Il presidente Mattarella: di obbedienze e di virtù
«L’obbedienza non è ormai più una virtù, ma la più subdola delle tentazioni»: così scriveva don Lorenzo Milani, ormai gravemente malato, ai giudici del processo intentatogli per la sua Lettera ai cappellani militari del 1965, in difesa dell’obiezione di coscienza (all’epoca punita dalla legge).
La sua lucida difesa del diritto di dissociarsi da leggi che prescrivano azioni immorali ha lasciato un segno profondo nella coscienza etica del paese e non a caso solo pochi anni dopo veniva approvata una legge che riconosceva l’obiezione di coscienza, aprendo alla possibilità del servizio civile. Grazie a esso molti – e tra di essi chi scrive – hanno avuto la possibilità di manifestare il loro dissenso rispetto a una logica di guerra, dedicando invece tempo a gesti e pratiche di servizio alla comunità civile.
Obbedienza e autonomia morale
Ma la frase di don Milani ha avuto una storia degli effetti che va ben al di là del contesto in cui è stata scritta. La sua presa di distanza da un’obbedienza da praticarsi sempre e comunque esprimeva anche un sentire comune, un’esigenza di autenticità insofferente nei confronti di doveri imposti dall’esterno.
Non è difficile riconoscere in essa una delle matrici sottese a quel complesso movimento di trasformazione socio-culturale e di contestazione dello status quo che è stato il ’68, non a caso compendiato talvolta nel sartriano «ribellarsi è giusto».
Ma anche nella riflessione teologica gli anni del dopo-Concilio ricercavano una comprensione dell’esistenza etica che non fosse semplice conformità a regole, ma piuttosto libera corrispondenza a una vocazione (esplorando cioè una comprensione teologica dell’autonomia morale).
Obbedienti e «pecoroni»
Mezzo secolo è trascorso da tale fase storica, ma i decenni passati non hanno certo modificato tale tendenza, che si è piuttosto radicalizzata: oggi è talvolta difficile persino spiegare il senso di una riflessione morale, come se – a prescindere da contenuti specifici – il suo stesso presentarsi fosse di per sé violazione di una soggettività che si vuole totalmente autonoma.

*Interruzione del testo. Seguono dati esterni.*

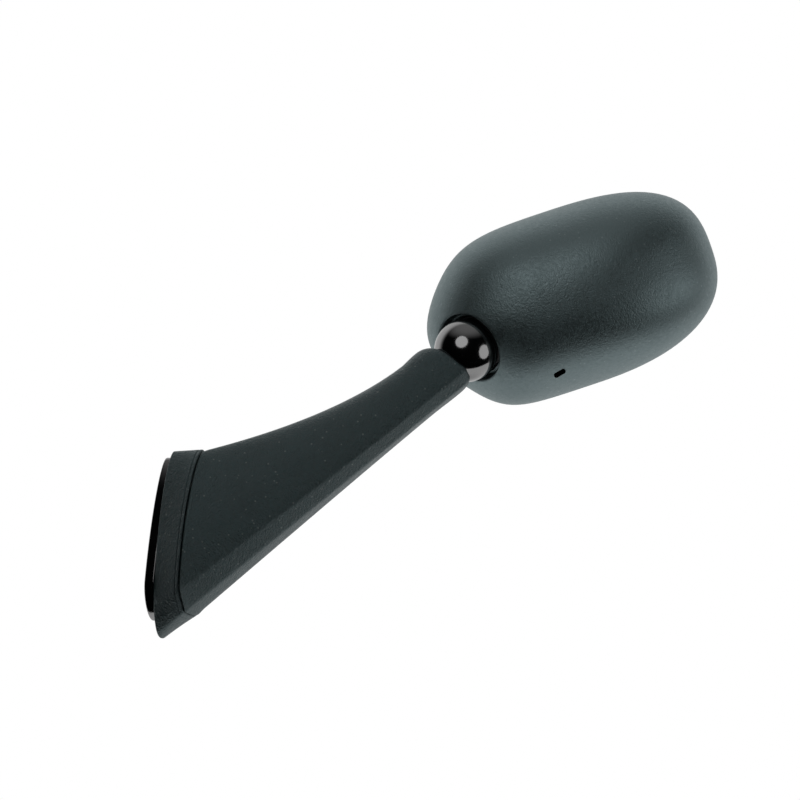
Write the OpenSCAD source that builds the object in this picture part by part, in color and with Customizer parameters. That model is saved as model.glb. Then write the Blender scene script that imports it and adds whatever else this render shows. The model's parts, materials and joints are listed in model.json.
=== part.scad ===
// Fairing mirror: a swept arm that folds on a cast base, and a rounded head that turns on a ball joint.
// X points out of the mounting face, Z is up, and the glass faces away along +Y.

/* [Mounting base] */
// Thickness of the pad that seats on the fairing
pad_t = 6; // [5:0.5:7]
// Height of the base casting, from its fitting edge to the fold seam
base_h = 18; // [17:0.5:21]
// Wall of the base casting
base_wall = 3; // [2.4:0.2:3.6]
// Floor of the base casting under the arm
base_floor = 5; // [4:0.5:6]
// Distance between the two mounting screws
screw_pitch = 38; // [36:1:42]
// Hole radius of the threaded sleeves
sleeve_bore_r = 2.5; // [2:0.1:2.7]
// Outer radius of the threaded sleeves
sleeve_r = 3.9; // [3.5:0.1:4.2]
// Length of the threaded sleeves
sleeve_l = 17; // [14:0.5:18]

/* [Fold pivot] */
// Radius of the pivot bolt
pivot_r = 4; // [3:0.1:4.6]
// Outer radius of the pivot bush
bush_r = 6; // [5.4:0.1:6.6]
// Width of the open seam between the base and the arm
seam_gap = 0.8; // [0.5:0.1:1.2]
// Radius of the friction washer in the seam
washer_r = 13; // [11:0.5:14]
// Wire thickness of the pivot spring
pivot_wire = 2.4; // [2:0.1:2.8]

/* [Arm] */
// Ball centre, out from the mounting face
ball_x = 141.5; // [130:0.5:155]
// Ball centre, swept back from the mounting screws
ball_y = 112; // [105:0.5:119]
// Ball centre, above the middle of the mounting screws
ball_z = 111.5; // [104:0.5:120]
// Rise of the neck's axis above level
neck_rise = 36; // [33:0.5:39]
// Sweep of the neck's axis, back from the mounting axis
neck_sweep = 43.5; // [40:0.5:46]
// Half thickness of the arm at its foot
foot_half = 17; // [16.4:0.2:18]
// Half thickness of the arm at its neck
neck_half = 13.6; // [13:0.2:15]
// Wall of the arm
arm_wall = 3; // [2.4:0.2:3.6]
// Floor of the arm over the pivot
arm_floor = 4; // [3.6:0.2:4.4]
// Thickness of the ribs inside the arm and the base
rib_t = 2; // [1.6:0.2:2.6]

/* [Ball joint] */
// Radius of the ball
ball_r = 18.5; // [17:0.5:20]
// Radius of the stud through the ball
stud_r = 3; // [2.6:0.1:3.4]
// Rise of the stud's axis above level
stud_rise = 28; // [26:1:32]
// Sweep of the stud's axis, back from the mounting axis
stud_sweep = 62; // [58:1:64]
// Thickness of the liner between ball and socket
liner_t = 1.2; // [1:0.1:1.4]
// Radius of the pocket round the ball at the head's surface
pocket_r = 21.2; // [20.6:0.1:22.4]
// Wall of the socket dome in the head
dome_t = 3; // [2.6:0.1:3.2]
// Thickness of the friction ring behind the dome
ring_t = 0.8; // [0.7:0.1:1]
// Thickness of the pressure cup behind the ring
cup_t = 2.2; // [1.8:0.1:2.4]
// Compressed length of the ball spring
ball_spring_l = 5; // [4.8:0.1:5.6]
// Wire thickness of the ball spring
ball_wire = 1.4; // [1.2:0.1:1.5]

/* [Head] */
// Half length of the head
head_half_l = 89.5; // [85:0.5:94]
// Half height of the head
head_half_h = 52.5; // [49:0.5:56]
// Distance from the ball centre to the crown of the shell
crown_h = 21; // [19:0.5:24]
// Distance from the ball centre to the glass rim
rim_h = 40; // [38:0.5:44]
// Wall of the head shell
shell_t = 2.8; // [2.2:0.2:3.4]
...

Facile comprendere, insomma, come l’obbedienza non goda di buona cittadinanza nel sentire comune… non certo una virtù. Si pensi ad esempio al movimento no-vax di questi ultimi mesi, che più volte ha descritto la pratica di chi faceva proprie le norme mirate alla sicurezza comune in termini rivelatori: il fatto di obbedire è da «pecoroni»; l’invito non può che essere «svegliatevi!».
Evocare questo contesto culturale aiuta probabilmente a comprendere la profondità della meraviglia suscitata dal sobrio comportamento di Sergio Mattarella: lui che aveva chiaramente manifestato – in gesti e parole – il desiderio di concludere la sua esperienza come presidente del Consiglio, lui che più volte aveva dichiarato di avere «altri progetti», non si è tirato indietro quando è stato interpellato, ma ha semplicemente obbedito, rendendosi disponibile.

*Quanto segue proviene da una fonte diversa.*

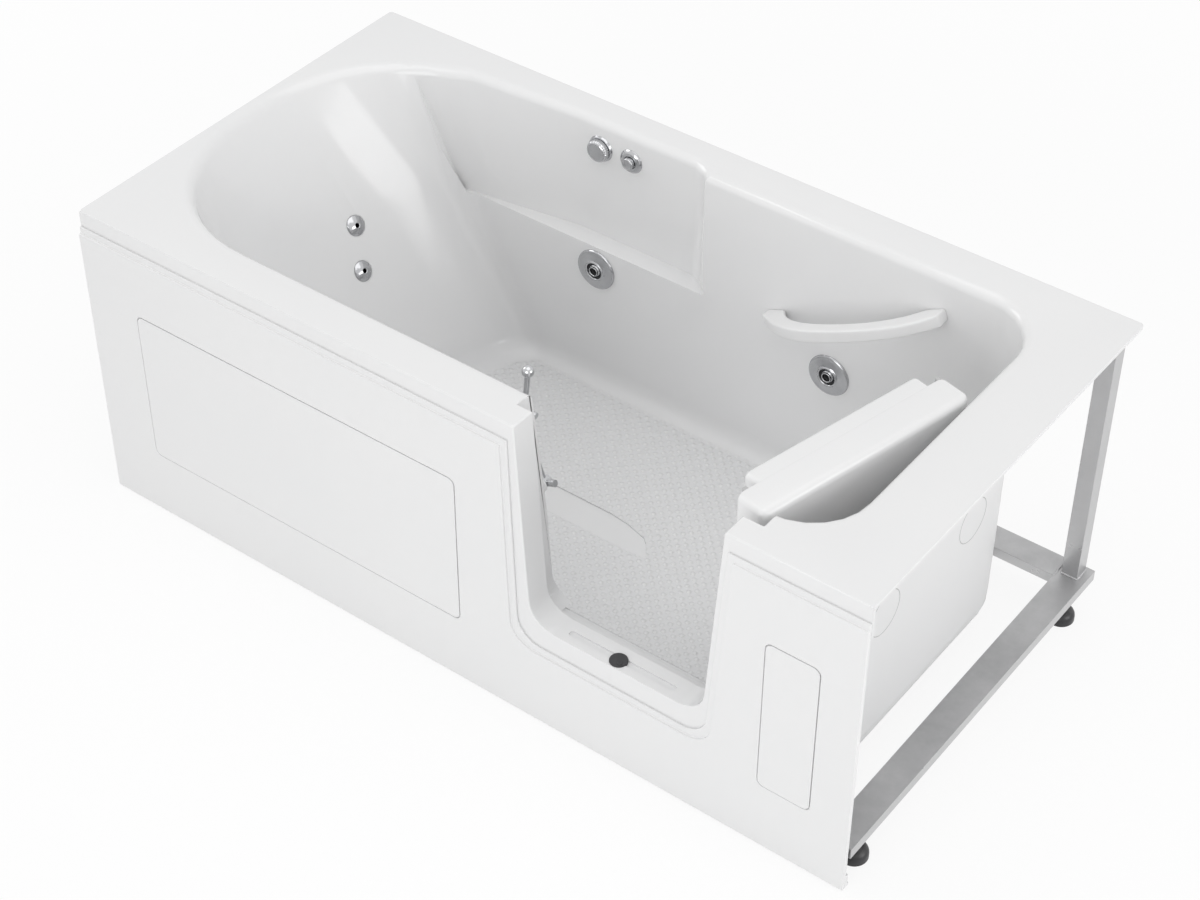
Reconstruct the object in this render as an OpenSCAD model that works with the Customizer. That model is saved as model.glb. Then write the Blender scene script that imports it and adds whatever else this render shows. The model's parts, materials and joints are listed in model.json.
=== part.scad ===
// Walk-in jetted bathtub: a laminated soaking basin with an inward door in its front wall.
// Origin on the floor under the middle of the tub, X towards the door end, Y towards the wall.

/* [Overall] */
// Length of the tub along the wall
tub_length = 1524; // [1480:4:1600]
// Width from the front of the apron to the wall
tub_width = 787.4; // [770:0.2:820]
// Height of the deck above the floor
deck_height = 592; // [570:1:620]
// Thickness of the laminated shell walls
shell_wall = 7; // [5:0.5:8]
// Thickness of the deck
deck_thickness = 6; // [5:0.5:8]

/* [Basin] */
// Height of the basin floor above the ground
basin_floor = 64; // [58:1:74]
// Thickness of the boarded basin floor
floor_build = 42; // [30:1:50]
// Deck width in front of the basin
front_rim = 89; // [88:0.5:92]
// Deck width behind the basin
back_rim = 82; // [78:1:90]
// Deck width at the foot end
foot_rim = 124; // [116:1:140]
// Deck width at the head end
head_rim = 20; // [18:1:30]
// Slope of the backrest from upright, in degrees
backrest_angle = 31; // [26:0.5:33]
// Inset of the long walls between the rim and the arm ledge
side_inset = 14; // [8:1:18]
// Radius of the rolled rim edge
rim_fillet = 16; // [8:1:18]
// Radius between the basin floor and its walls
floor_fillet = 34; // [20:1:45]
// Radius of the upright corners at the foot end
foot_corner = 100; // [80:1:120]
// Length of the head curve at the rim
head_curve = 277; // [240:1:300]
// Length of the head curve at the ledge
low_head_curve = 120; // [100:1:150]

/* [Arm ledge] */
// Height of the arm ledge above the ground
ledge_height = 357; // [350:1:375]
// Depth of the recess above the ledge
ledge_depth = 37; // [30:1:42]
// Length of the recess from its step to its tip
ledge_length = 480; // [440:1:500]
// Distance from the foot end to the step at the end of the recess
ledge_from_end = 807; // [790:1:822]

/* [Door] */
// Clear width of the door opening at deck height
door_opening = 376; // [360:1:384]
// Distance from the foot end to the middle of the door opening
door_from_end = 435; // [428:1:442]
// Height of the outer sill above the ground
sill_height = 205; // [195:1:215]
// Drop from the outer sill to the inner sill
sill_drop = 25; // [20:1:30]
// Gap round the door flange
door_gap = 6; // [5:0.5:8]
// Thickness of the door flange
flange_thickness = 57; // [52:1:60]
// Thickness of the whole door
door_thickness = 89; // [86:0.5:92]
// How far the door stands open at rest, in degrees
door_open_angle = 103.5; // [95:0.5:104]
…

Stupisce e interroga una tale obbedienza senza riserve alla richiesta giuntagli da altri, all’appello proveniente da una situazione delicata e potenzialmente critica. Stupisce e offre una testimonianza alta di ciò che significhi responsabilità morale e politica.
Il reale che ci interpella
Ma allora don Milani sbagliava? Non credo proprio: lui stesso si diceva «obbedientissimo in Cristo» e la sua esistenza è stata intessuta di molte obbedienze.
Il priore di Barbiana, in effetti, sapeva assai bene che rifiutare obbedienza alle leggi ingiuste non significa in alcun modo chiedere l’orecchio alle interpellazioni di cui è intessuto il reale. Nella stessa Lettera ai giudici scriveva:
«Su una parete della nostra scuola c’è scritto grande I care. È il motto intraducibile dei giovani americani migliori. Me ne importa, mi sta a cuore. È il contrario esatto del motto fascista Me ne frego».
Quello che ci ricorda don Milani è che, se non è certo virtuosa un’obbedienza cieca e scriteriata, tanto meno lo è la semplice rivendicazione del diritto di fregarsene.
Quello che ci ha posto dinanzi il gesto di Mattarella è, d’altra parte, uno stile morale altro, profondamente diverso: è quell’ob-audire – quel prestare ascolto al reale, accogliendone responsabilmente le esigenze – che sta al cuore di ogni autentica autonomia morale. Anche per questo a lui dobbiamo profonda gratitudine.
Simone Morandini è vicepreside dell’Istituto di studi ecumenici San Bernardino e membro del Comitato esecutivo del Segretariato attività ecumeniche (SAE).